[Scripts that build objects]
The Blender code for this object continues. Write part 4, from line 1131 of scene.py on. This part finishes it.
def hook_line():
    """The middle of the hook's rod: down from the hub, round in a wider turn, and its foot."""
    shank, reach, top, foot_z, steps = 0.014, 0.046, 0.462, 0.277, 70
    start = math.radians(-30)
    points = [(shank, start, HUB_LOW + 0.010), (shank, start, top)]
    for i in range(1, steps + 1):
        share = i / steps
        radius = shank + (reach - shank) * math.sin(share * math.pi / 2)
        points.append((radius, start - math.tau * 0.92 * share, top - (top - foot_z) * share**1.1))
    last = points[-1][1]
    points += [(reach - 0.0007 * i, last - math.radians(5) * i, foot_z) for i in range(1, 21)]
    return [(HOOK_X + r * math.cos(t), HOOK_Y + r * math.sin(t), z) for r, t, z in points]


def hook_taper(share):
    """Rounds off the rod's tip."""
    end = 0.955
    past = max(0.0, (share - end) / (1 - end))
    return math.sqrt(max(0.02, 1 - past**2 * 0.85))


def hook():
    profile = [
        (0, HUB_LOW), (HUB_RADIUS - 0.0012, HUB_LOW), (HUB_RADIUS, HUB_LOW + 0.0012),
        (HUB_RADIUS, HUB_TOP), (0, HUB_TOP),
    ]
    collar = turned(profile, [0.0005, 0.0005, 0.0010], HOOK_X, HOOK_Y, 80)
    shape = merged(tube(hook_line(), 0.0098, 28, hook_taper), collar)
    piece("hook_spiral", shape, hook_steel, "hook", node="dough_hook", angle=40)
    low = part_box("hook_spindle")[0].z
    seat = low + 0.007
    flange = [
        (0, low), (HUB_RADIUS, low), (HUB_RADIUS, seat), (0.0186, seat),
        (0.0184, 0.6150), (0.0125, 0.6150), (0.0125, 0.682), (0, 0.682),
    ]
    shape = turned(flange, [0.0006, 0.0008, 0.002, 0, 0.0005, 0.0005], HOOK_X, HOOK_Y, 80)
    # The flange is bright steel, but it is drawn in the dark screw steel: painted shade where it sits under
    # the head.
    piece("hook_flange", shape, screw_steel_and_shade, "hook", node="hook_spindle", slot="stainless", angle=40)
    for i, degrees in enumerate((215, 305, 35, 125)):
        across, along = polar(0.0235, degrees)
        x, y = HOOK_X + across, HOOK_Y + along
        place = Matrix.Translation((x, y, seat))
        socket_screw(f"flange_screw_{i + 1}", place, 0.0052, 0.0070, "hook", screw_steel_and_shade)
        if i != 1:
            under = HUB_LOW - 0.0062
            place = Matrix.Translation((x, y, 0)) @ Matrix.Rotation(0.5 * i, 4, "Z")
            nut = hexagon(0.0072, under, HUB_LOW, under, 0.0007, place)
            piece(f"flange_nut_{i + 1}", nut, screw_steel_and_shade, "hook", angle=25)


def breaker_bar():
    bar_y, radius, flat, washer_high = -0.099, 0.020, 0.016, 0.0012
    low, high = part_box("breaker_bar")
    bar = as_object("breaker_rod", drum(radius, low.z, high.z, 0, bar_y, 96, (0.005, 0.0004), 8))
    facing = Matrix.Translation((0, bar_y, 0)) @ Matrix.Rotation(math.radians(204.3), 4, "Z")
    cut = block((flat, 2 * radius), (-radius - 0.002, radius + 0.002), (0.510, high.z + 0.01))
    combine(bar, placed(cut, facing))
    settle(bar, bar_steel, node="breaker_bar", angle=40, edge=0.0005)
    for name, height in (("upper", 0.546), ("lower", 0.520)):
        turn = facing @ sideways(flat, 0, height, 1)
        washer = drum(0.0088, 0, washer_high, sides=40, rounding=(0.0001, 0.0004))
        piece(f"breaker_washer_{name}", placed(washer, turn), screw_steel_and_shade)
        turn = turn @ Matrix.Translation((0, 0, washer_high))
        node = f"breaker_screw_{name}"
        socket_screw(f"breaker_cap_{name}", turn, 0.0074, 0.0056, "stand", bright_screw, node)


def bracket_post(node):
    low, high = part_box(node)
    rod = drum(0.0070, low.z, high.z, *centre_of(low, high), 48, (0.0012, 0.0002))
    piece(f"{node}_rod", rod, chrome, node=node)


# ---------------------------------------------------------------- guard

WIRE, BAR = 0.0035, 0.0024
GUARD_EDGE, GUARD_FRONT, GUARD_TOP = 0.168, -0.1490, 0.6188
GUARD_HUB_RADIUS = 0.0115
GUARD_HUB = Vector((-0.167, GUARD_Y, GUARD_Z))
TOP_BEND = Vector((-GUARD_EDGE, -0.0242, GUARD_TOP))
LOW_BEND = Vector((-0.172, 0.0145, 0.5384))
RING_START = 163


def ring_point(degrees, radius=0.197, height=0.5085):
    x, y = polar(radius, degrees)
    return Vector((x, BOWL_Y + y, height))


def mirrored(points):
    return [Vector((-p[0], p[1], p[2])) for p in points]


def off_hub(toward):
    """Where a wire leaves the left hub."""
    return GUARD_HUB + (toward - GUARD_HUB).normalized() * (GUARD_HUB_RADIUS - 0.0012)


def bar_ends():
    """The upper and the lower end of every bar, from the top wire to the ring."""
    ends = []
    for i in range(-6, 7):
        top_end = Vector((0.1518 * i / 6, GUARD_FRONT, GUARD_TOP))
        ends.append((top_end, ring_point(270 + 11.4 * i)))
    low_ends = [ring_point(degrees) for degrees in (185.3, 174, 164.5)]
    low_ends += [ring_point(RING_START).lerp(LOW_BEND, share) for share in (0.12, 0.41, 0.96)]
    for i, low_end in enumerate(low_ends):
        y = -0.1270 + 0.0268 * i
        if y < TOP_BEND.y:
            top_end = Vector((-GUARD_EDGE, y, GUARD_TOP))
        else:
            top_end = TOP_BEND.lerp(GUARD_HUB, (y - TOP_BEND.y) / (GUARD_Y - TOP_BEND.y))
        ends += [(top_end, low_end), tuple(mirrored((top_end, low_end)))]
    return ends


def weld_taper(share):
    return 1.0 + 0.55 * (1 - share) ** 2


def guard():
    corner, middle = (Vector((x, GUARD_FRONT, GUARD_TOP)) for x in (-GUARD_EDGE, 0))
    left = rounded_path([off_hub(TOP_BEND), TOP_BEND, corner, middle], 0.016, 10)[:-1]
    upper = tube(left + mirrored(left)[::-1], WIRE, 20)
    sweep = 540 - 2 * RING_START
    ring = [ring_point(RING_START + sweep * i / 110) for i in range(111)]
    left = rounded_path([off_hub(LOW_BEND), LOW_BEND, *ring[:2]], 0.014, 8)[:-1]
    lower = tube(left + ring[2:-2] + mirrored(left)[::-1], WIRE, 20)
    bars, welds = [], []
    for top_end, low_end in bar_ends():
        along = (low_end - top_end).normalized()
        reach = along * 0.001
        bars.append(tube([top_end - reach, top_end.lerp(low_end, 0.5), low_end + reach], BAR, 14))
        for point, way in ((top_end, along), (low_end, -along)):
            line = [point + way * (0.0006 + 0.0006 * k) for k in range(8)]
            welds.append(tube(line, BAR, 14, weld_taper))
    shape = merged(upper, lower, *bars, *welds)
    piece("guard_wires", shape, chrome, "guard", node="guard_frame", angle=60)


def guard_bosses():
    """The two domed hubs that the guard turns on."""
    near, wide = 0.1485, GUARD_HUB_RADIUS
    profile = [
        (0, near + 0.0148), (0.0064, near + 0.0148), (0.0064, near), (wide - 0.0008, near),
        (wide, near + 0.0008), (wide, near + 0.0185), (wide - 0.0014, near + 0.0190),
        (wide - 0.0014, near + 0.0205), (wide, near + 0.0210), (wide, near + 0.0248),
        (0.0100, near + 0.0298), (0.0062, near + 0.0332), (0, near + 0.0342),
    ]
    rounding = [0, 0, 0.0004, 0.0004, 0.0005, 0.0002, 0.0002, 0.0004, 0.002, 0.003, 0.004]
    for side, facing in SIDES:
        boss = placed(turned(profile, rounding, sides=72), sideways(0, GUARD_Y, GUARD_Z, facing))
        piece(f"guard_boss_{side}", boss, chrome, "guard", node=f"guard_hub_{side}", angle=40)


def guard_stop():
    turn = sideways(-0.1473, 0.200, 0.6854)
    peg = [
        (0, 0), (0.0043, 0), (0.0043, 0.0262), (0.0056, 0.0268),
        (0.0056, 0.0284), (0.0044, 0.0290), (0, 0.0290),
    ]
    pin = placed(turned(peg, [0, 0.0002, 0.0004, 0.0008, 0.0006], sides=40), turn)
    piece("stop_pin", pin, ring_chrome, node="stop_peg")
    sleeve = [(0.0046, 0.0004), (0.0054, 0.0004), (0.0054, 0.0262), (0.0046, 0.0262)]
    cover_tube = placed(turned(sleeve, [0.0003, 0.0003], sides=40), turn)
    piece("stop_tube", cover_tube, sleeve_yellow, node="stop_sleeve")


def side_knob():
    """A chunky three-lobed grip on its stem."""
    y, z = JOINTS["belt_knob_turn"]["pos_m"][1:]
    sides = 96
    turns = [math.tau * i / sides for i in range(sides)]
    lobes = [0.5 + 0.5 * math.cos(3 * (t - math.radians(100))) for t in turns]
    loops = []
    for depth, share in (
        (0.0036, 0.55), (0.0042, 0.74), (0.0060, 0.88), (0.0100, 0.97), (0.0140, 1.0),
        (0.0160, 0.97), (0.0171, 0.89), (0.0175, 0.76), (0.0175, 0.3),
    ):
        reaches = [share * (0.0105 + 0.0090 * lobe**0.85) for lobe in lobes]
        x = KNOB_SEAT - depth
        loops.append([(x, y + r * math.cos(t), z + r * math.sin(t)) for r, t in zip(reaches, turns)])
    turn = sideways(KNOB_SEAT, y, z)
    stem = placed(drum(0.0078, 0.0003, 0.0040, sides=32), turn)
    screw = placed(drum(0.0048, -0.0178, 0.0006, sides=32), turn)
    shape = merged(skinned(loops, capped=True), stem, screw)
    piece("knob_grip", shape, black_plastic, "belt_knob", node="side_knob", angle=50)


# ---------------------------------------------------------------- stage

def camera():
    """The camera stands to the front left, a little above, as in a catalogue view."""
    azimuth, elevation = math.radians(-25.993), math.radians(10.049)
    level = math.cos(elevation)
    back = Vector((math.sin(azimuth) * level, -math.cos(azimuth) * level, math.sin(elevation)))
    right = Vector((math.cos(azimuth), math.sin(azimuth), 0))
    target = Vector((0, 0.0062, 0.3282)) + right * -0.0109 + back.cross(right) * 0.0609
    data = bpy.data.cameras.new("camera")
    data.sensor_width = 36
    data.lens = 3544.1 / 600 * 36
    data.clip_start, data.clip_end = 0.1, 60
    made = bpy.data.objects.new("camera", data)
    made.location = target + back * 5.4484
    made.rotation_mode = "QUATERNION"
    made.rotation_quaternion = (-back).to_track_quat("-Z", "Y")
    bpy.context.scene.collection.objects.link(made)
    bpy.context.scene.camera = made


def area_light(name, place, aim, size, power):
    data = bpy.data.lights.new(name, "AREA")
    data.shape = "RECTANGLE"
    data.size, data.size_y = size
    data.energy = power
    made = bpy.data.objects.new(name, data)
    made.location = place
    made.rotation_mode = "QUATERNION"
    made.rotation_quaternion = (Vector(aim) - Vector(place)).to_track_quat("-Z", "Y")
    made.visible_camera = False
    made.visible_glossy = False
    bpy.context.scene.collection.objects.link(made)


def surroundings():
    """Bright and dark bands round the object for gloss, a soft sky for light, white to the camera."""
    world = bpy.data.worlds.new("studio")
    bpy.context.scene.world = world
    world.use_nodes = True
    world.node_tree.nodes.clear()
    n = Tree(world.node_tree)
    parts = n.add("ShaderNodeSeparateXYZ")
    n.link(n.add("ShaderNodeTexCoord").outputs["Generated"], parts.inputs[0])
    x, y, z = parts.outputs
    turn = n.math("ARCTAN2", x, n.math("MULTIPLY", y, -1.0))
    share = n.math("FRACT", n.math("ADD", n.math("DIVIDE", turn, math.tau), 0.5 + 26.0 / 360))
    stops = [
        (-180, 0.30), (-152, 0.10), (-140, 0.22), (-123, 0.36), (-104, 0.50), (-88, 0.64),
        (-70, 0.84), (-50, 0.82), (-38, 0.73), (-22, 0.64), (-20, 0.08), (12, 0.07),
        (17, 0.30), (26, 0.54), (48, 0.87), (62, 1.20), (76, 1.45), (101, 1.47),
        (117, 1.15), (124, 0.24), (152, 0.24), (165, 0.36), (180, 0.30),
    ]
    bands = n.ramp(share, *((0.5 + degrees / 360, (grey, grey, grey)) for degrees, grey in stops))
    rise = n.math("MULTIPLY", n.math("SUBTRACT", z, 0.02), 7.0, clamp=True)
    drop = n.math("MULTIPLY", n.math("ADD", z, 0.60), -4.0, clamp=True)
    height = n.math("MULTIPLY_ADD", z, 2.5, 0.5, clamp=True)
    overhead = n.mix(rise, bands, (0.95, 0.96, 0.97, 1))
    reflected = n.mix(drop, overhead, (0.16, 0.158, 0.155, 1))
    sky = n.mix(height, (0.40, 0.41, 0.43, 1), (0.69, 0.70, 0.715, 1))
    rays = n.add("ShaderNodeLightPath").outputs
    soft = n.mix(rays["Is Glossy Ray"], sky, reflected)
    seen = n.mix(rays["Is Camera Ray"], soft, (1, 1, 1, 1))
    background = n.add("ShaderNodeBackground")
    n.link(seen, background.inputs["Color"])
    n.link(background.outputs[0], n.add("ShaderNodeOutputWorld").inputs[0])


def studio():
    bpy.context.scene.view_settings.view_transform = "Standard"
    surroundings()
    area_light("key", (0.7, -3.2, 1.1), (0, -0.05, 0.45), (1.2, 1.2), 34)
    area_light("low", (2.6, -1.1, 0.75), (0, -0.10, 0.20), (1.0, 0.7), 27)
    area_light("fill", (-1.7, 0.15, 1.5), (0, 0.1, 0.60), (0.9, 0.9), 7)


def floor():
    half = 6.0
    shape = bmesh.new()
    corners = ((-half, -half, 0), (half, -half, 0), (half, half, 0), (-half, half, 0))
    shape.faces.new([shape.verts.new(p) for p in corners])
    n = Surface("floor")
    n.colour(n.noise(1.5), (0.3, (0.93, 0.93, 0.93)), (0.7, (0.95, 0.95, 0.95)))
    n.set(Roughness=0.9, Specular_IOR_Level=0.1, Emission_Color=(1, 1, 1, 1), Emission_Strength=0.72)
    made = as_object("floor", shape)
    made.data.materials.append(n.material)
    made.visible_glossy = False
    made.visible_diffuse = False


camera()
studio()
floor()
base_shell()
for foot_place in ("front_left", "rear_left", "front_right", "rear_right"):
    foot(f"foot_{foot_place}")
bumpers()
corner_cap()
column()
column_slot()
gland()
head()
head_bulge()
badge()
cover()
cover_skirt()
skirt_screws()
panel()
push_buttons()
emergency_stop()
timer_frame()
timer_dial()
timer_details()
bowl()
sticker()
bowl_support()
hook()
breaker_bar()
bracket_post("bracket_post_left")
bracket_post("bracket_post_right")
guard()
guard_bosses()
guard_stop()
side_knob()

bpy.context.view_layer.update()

---

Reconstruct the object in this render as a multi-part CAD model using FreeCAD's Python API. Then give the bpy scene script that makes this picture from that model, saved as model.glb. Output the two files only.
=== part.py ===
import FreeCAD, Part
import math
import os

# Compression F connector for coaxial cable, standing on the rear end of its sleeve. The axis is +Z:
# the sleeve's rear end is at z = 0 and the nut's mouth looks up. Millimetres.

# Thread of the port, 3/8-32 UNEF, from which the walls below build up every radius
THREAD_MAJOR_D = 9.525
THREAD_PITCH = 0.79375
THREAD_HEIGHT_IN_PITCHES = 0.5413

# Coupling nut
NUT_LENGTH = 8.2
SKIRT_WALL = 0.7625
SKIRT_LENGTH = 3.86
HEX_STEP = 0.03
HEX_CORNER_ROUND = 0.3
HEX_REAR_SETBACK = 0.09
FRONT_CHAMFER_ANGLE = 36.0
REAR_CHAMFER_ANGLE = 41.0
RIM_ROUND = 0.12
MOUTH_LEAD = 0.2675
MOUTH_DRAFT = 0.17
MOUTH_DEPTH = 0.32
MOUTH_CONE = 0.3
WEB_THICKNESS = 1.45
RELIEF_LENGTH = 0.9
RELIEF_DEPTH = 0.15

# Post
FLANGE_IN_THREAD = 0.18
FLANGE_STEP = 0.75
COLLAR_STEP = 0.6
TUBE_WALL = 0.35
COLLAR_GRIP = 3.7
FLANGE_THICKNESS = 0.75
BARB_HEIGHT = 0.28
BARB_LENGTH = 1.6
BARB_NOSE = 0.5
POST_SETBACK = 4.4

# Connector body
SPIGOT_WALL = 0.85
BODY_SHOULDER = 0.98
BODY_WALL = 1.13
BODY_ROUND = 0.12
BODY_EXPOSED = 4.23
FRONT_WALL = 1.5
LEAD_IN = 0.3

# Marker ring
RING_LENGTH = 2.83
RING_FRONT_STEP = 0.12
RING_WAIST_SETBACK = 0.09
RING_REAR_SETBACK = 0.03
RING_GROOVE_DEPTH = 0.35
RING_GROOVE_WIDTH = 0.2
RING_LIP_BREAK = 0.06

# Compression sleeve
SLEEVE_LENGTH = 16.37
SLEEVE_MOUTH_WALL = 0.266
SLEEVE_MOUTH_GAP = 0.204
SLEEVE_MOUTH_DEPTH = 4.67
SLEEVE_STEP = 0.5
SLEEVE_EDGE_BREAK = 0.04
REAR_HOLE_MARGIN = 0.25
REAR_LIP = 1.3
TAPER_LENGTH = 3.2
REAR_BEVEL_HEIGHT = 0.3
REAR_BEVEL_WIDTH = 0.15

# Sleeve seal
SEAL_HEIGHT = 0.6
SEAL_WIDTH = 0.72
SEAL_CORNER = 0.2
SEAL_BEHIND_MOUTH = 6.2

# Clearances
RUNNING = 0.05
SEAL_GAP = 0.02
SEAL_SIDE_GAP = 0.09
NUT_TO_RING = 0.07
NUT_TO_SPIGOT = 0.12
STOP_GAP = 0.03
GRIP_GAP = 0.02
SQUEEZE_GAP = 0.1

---

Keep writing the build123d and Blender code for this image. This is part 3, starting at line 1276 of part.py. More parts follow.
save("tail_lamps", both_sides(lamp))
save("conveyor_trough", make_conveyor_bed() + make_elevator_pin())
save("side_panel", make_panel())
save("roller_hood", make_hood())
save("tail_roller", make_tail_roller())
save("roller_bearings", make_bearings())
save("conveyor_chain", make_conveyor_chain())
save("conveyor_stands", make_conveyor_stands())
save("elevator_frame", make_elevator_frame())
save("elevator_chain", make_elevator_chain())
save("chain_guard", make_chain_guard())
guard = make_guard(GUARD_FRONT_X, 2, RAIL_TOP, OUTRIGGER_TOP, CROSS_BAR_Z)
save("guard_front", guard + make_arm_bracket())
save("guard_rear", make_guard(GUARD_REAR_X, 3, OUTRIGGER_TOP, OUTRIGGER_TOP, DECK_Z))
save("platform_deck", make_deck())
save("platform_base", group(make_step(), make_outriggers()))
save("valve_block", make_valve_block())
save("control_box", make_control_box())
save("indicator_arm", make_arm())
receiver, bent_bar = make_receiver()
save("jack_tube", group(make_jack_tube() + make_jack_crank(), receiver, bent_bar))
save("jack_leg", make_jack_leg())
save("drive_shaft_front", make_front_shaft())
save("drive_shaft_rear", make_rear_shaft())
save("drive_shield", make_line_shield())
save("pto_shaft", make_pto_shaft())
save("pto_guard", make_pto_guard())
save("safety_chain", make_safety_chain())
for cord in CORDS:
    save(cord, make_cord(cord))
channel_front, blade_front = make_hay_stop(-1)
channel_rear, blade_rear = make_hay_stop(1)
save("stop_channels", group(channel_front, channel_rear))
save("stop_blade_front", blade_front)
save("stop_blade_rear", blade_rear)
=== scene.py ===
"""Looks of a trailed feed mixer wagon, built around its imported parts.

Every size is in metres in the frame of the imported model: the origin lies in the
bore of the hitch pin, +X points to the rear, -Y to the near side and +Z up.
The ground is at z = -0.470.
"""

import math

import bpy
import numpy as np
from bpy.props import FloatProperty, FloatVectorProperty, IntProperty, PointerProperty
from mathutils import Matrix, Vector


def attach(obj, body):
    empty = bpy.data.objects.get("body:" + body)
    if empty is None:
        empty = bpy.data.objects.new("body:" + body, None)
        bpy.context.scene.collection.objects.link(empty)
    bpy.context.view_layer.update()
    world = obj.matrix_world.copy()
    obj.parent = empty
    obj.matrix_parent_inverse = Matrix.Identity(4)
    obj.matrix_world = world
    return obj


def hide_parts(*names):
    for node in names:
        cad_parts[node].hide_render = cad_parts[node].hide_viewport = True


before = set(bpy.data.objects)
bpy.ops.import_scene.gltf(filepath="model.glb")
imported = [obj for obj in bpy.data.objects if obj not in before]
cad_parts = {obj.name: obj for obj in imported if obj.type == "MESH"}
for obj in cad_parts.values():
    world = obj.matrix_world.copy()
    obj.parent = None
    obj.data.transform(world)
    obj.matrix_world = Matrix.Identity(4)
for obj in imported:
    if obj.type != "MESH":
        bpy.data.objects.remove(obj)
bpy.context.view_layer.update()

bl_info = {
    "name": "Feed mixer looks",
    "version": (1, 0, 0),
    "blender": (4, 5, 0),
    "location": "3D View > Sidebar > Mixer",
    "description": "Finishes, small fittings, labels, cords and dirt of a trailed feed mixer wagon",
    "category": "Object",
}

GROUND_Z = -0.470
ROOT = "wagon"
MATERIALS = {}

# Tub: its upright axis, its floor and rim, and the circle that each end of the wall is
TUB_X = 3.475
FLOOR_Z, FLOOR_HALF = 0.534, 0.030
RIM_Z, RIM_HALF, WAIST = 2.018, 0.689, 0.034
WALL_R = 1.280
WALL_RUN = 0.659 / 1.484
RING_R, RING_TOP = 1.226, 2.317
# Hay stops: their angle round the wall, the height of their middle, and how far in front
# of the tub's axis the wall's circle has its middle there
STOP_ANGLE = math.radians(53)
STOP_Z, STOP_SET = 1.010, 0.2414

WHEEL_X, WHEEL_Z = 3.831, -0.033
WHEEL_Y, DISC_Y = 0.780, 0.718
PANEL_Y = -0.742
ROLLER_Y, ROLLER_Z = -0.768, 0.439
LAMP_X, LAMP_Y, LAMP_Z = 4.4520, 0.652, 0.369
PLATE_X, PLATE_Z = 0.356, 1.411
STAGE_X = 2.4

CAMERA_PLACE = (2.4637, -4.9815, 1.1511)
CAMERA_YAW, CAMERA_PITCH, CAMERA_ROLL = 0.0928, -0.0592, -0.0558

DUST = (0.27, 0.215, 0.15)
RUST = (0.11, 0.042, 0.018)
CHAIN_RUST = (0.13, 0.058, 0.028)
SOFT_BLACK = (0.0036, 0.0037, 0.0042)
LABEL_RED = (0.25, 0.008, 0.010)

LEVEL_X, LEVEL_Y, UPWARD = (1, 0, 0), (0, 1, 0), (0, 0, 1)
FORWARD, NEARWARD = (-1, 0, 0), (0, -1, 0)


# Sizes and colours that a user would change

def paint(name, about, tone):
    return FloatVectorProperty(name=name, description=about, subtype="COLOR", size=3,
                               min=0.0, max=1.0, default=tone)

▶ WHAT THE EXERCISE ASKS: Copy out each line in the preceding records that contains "None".

▶ ANSWER TO THE EXERCISE:
    if empty is None:
        empty = bpy.data.objects.new("body:" + body, None)
    obj.parent = None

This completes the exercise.